What is needed —
Reproduce the entries below in full, word for word.

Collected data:
::::
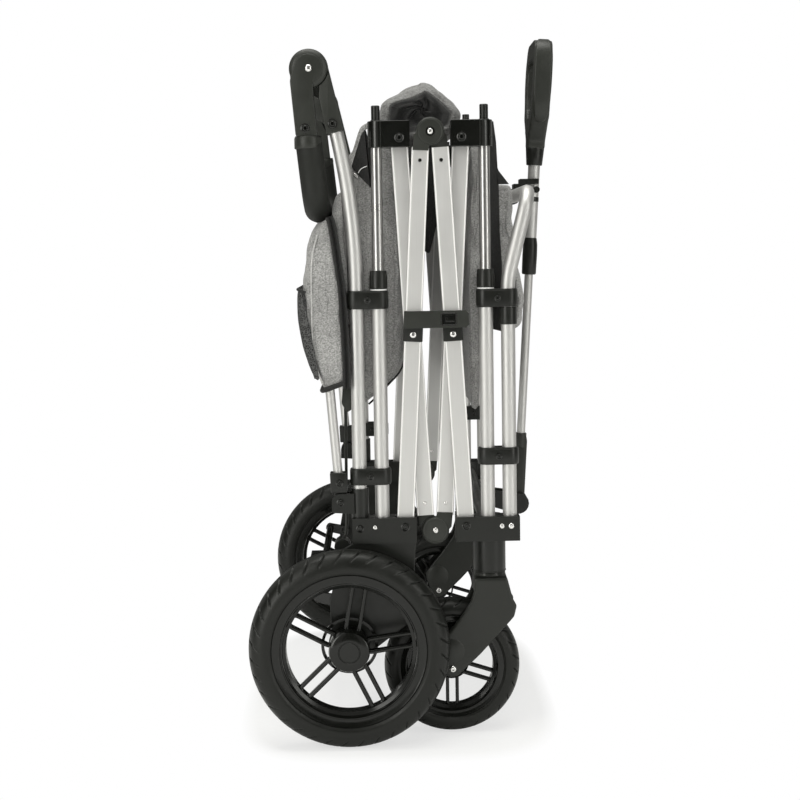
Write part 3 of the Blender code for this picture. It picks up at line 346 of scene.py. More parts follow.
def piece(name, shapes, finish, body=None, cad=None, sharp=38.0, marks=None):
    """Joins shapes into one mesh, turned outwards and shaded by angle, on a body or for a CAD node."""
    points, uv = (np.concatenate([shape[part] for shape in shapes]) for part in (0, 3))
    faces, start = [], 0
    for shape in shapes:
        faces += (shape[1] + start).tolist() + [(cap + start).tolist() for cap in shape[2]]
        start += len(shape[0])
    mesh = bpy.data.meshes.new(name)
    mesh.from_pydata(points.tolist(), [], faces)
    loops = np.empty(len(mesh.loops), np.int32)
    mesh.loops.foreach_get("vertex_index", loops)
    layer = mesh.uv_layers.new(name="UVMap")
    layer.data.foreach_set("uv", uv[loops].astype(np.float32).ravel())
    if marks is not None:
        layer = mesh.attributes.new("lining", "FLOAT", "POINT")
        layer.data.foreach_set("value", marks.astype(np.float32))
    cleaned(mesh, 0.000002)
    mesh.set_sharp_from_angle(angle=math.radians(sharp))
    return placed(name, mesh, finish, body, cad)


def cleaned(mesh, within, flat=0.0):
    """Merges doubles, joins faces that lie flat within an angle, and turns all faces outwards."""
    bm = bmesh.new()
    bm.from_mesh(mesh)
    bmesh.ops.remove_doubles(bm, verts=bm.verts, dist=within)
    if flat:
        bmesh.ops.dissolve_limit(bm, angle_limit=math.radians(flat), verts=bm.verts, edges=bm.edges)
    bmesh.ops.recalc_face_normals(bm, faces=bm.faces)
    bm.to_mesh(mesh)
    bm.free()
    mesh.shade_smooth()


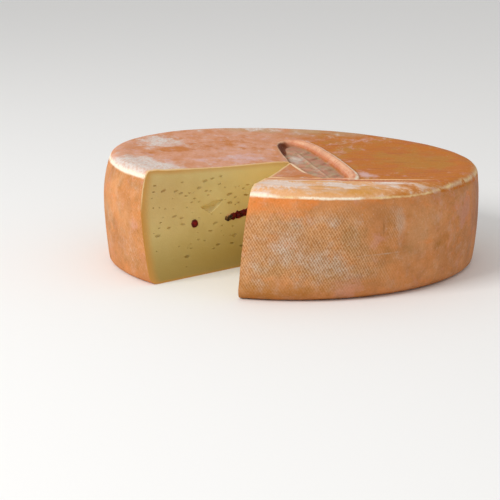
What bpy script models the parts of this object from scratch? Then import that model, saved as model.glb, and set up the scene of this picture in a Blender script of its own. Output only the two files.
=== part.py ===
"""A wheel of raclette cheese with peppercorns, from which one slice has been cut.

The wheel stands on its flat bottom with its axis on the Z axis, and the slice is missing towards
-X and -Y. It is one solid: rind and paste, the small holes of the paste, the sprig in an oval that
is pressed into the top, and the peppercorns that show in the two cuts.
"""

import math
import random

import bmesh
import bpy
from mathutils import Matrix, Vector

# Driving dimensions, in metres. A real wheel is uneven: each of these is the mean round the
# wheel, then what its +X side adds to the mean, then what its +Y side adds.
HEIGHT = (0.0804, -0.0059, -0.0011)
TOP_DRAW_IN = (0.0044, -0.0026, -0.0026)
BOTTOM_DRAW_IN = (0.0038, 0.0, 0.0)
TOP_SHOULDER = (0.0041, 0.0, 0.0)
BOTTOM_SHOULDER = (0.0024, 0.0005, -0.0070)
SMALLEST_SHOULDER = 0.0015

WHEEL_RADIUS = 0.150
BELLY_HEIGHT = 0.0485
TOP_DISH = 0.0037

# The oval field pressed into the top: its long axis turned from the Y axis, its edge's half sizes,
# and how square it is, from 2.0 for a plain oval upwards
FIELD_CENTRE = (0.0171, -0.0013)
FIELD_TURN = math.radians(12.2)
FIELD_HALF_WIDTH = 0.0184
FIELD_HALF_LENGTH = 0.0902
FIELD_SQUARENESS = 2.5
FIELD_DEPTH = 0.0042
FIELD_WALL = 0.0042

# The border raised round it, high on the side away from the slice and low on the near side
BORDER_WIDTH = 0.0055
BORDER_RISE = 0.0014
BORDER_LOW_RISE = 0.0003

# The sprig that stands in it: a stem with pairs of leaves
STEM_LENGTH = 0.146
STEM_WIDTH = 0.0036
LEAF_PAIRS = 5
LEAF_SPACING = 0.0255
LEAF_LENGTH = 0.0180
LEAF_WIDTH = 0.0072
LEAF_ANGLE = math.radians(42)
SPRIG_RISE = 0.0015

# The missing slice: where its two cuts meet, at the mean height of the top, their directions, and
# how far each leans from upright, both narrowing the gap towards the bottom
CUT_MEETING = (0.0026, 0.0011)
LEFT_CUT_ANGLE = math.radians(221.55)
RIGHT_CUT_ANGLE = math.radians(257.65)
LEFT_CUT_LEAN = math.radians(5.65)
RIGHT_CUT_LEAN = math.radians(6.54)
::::
Answer to this problem —
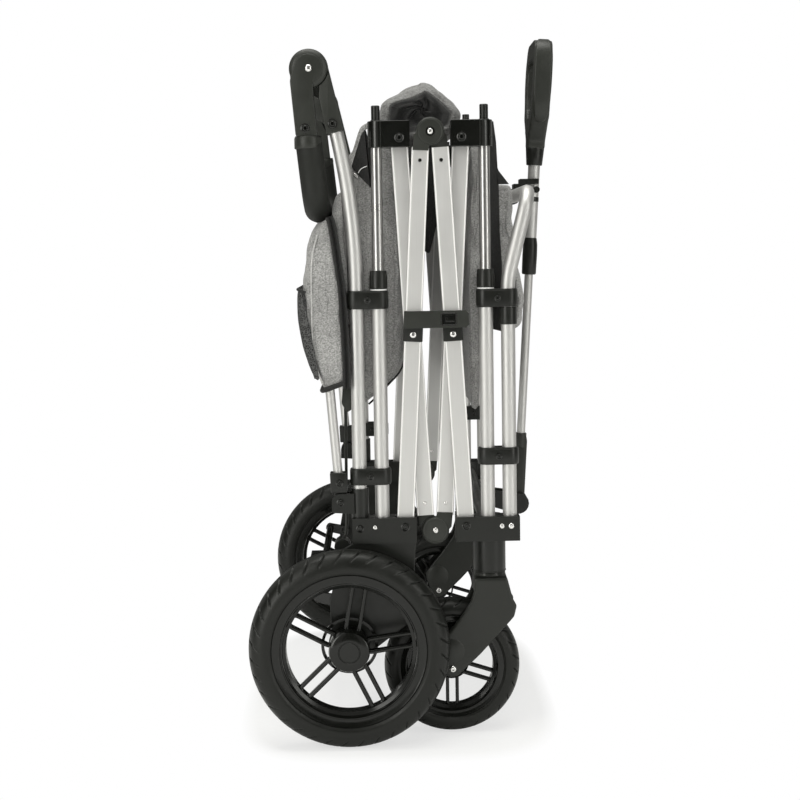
Write part 3 of the Blender code for this picture. It picks up at line 346 of scene.py. More parts follow.
def piece(name, shapes, finish, body=None, cad=None, sharp=38.0, marks=None):
    """Joins shapes into one mesh, turned outwards and shaded by angle, on a body or for a CAD node."""
    points, uv = (np.concatenate([shape[part] for shape in shapes]) for part in (0, 3))
    faces, start = [], 0
    for shape in shapes:
        faces += (shape[1] + start).tolist() + [(cap + start).tolist() for cap in shape[2]]
        start += len(shape[0])
    mesh = bpy.data.meshes.new(name)
    mesh.from_pydata(points.tolist(), [], faces)
    loops = np.empty(len(mesh.loops), np.int32)
    mesh.loops.foreach_get("vertex_index", loops)
    layer = mesh.uv_layers.new(name="UVMap")
    layer.data.foreach_set("uv", uv[loops].astype(np.float32).ravel())
    if marks is not None:
        layer = mesh.attributes.new("lining", "FLOAT", "POINT")
        layer.data.foreach_set("value", marks.astype(np.float32))
    cleaned(mesh, 0.000002)
    mesh.set_sharp_from_angle(angle=math.radians(sharp))
    return placed(name, mesh, finish, body, cad)


def cleaned(mesh, within, flat=0.0):
    """Merges doubles, joins faces that lie flat within an angle, and turns all faces outwards."""
    bm = bmesh.new()
    bm.from_mesh(mesh)
    bmesh.ops.remove_doubles(bm, verts=bm.verts, dist=within)
    if flat:
        bmesh.ops.dissolve_limit(bm, angle_limit=math.radians(flat), verts=bm.verts, edges=bm.edges)
    bmesh.ops.recalc_face_normals(bm, faces=bm.faces)
    bm.to_mesh(mesh)
    bm.free()
    mesh.shade_smooth()


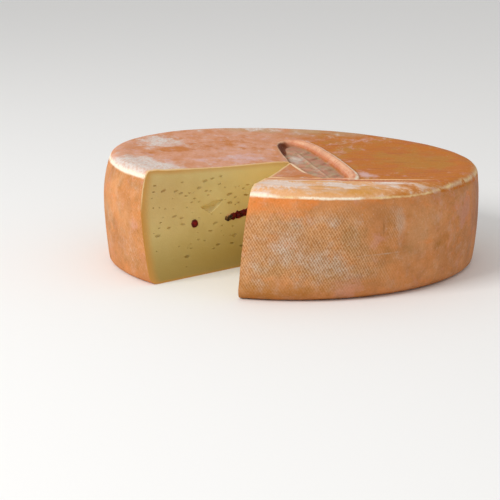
What bpy script models the parts of this object from scratch? Then import that model, saved as model.glb, and set up the scene of this picture in a Blender script of its own. Output only the two files.
=== part.py ===
"""A wheel of raclette cheese with peppercorns, from which one slice has been cut.

The wheel stands on its flat bottom with its axis on the Z axis, and the slice is missing towards
-X and -Y. It is one solid: rind and paste, the small holes of the paste, the sprig in an oval that
is pressed into the top, and the peppercorns that show in the two cuts.
"""

import math
import random

import bmesh
import bpy
from mathutils import Matrix, Vector

# Driving dimensions, in metres. A real wheel is uneven: each of these is the mean round the
# wheel, then what its +X side adds to the mean, then what its +Y side adds.
HEIGHT = (0.0804, -0.0059, -0.0011)
TOP_DRAW_IN = (0.0044, -0.0026, -0.0026)
BOTTOM_DRAW_IN = (0.0038, 0.0, 0.0)
TOP_SHOULDER = (0.0041, 0.0, 0.0)
BOTTOM_SHOULDER = (0.0024, 0.0005, -0.0070)
SMALLEST_SHOULDER = 0.0015

WHEEL_RADIUS = 0.150
BELLY_HEIGHT = 0.0485
TOP_DISH = 0.0037

# The oval field pressed into the top: its long axis turned from the Y axis, its edge's half sizes,
# and how square it is, from 2.0 for a plain oval upwards
FIELD_CENTRE = (0.0171, -0.0013)
FIELD_TURN = math.radians(12.2)
FIELD_HALF_WIDTH = 0.0184
FIELD_HALF_LENGTH = 0.0902
FIELD_SQUARENESS = 2.5
FIELD_DEPTH = 0.0042
FIELD_WALL = 0.0042

# The border raised round it, high on the side away from the slice and low on the near side
BORDER_WIDTH = 0.0055
BORDER_RISE = 0.0014
BORDER_LOW_RISE = 0.0003

# The sprig that stands in it: a stem with pairs of leaves
STEM_LENGTH = 0.146
STEM_WIDTH = 0.0036
LEAF_PAIRS = 5
LEAF_SPACING = 0.0255
LEAF_LENGTH = 0.0180
LEAF_WIDTH = 0.0072
LEAF_ANGLE = math.radians(42)
SPRIG_RISE = 0.0015

# The missing slice: where its two cuts meet, at the mean height of the top, their directions, and
# how far each leans from upright, both narrowing the gap towards the bottom
CUT_MEETING = (0.0026, 0.0011)
LEFT_CUT_ANGLE = math.radians(221.55)
RIGHT_CUT_ANGLE = math.radians(257.65)
LEFT_CUT_LEAN = math.radians(5.65)
RIGHT_CUT_LEAN = math.radians(6.54)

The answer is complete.